Born Marla Joyce Schneider in 1936 in Canton, Ohio, she was a ballet dancer and spent childhood summers at dance academies in New York City. She moved to New York to attend Finch College and then Columbia University, where she earned master’s degrees in zoology and philosophy.
She had completed her dissertation for a Ph.D. in zoology when her academic adviser died. She had just given birth so did not complete the degree requirements. The university granted the master’s in philosophy to students who came close to achieving a Ph.D., said her husband.
As a young mother, Marla threw herself into life in Chelsea. Diana said she and her sister, Rachel, grew up as “latchkey kids — in the best sense.” Her mother would be home by 5 p.m. and get dinner ready for the four of them. Buddy worked long hours as an attorney but would come home for dinner every night at 6 and then return to the office.
Marla’s daytime activities included managing the nine-unit co-op building where the family lived. She ran the Chelsea Civil Rights Council and served on the board of the Hudson Guild Settlement House. She was a founding member of the Food Co-op of the General Theological Seminary, which involved her rising before dawn to travel to the Bronx and then spending hours repacking food for distribution to co-op members. The family was often besieged by wholesale-size bags of raw vegetables, which then would become healthy if repetitive features at their dinner table.
“I could never trade my lunch,” Diana said. “It was too healthy.” They didn’t have peanut butter and jelly sandwiches until they were adults, Rachel added.
Marla volunteered to read complex science textbooks with Recording for the Blind for more than 25 years. This included providing descriptions of scientific diagrams and charts. She eventually trained other readers and helped thousands of visually-impaired students study science.
She followed in the footsteps of her artistic mother by running a needlepoint canvas business called Designs From Antiquity. And in her later years in New York, she became a fully trained volunteer mediator for the city’s criminal court system.
“Marla was a self-effacing polymath,” said Buddy.
Buddy remembers meeting Marla at a party in December 1960. The two were married in August 1961.
“I have been very fortunate,” he said.
Rachel said Marla’s talent for community organizing came from her huge heart.
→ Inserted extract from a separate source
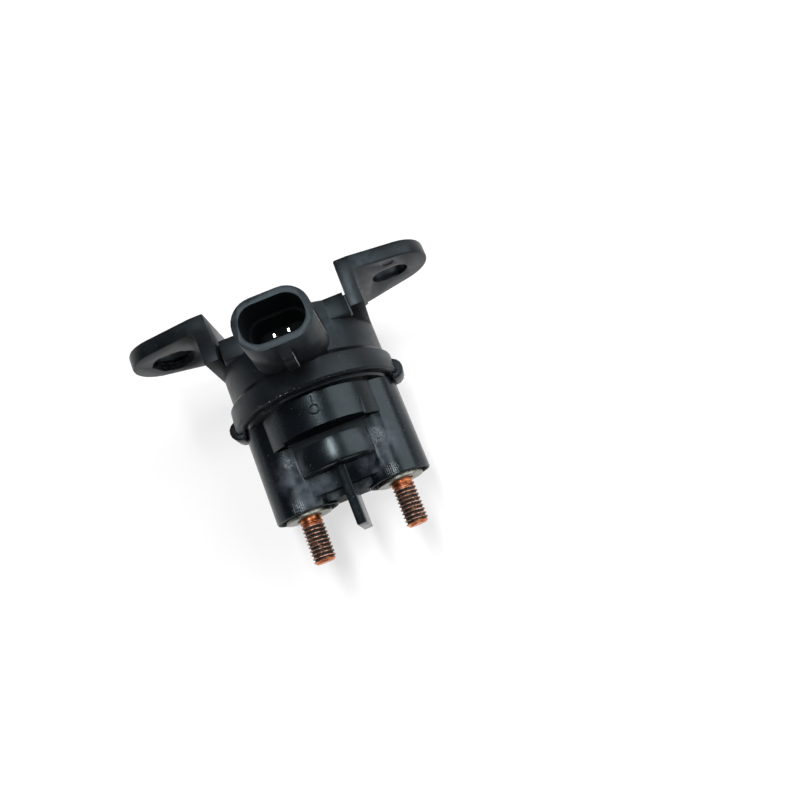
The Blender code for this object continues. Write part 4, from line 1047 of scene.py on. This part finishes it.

When they traveled, which they did extensively, she would invite a person who was sitting alone at dinner to join their table, Buddy said.
Marla and Buddy honeymooned in Provincetown in 1961 and started spending summers in Wellfleet in 1970. They bought a home on Ocean View Drive, where Marla operated a small bed and breakfast in the guest cottage.
When Buddy and Marla decided to make the Outer Cape their year-round home in 2001, they bought a house in North Truro, though Marla missed Wellfleet and continued fetching her mail at the South Wellfleet Post Office for years after the move.
Marla loved the natural environment of the Cape and rode horses throughout the National Seashore. “Even many years after her riding days were over,” said her friend and fellow horsewoman Betsy Mellor, “Marla would know exactly where I had been if I showed her a photo from our Outer Cape trails.”
When back problems made it difficult for her to walk and she had to give up her car in June 2020, Marla took an adventurous last drive down a dirt road on the Wellfleet-Truro line. Her car got stuck and Marla got through the night walking and then crawling until hikers found her in the morning.
“I’m scared of a lot of things, but not my woods,” she told the Independent.
Marla is survived by her husband, Buddy Perkel of Provincetown; daughters Diana Perkel of Amesbury and Rachel Perkel and husband Shawn Becker of Burlingame, Calif.; grandchildren Aaron and Abigail Becker; niece Maria Brand of Scarsdale, N.Y.; and other nieces, nephews, and cousins.
A memorial is being planned for later in the year. In lieu of flowers, donations may be sent to Wild Care in Eastham or the Center for Coastal Studies in Provincetown.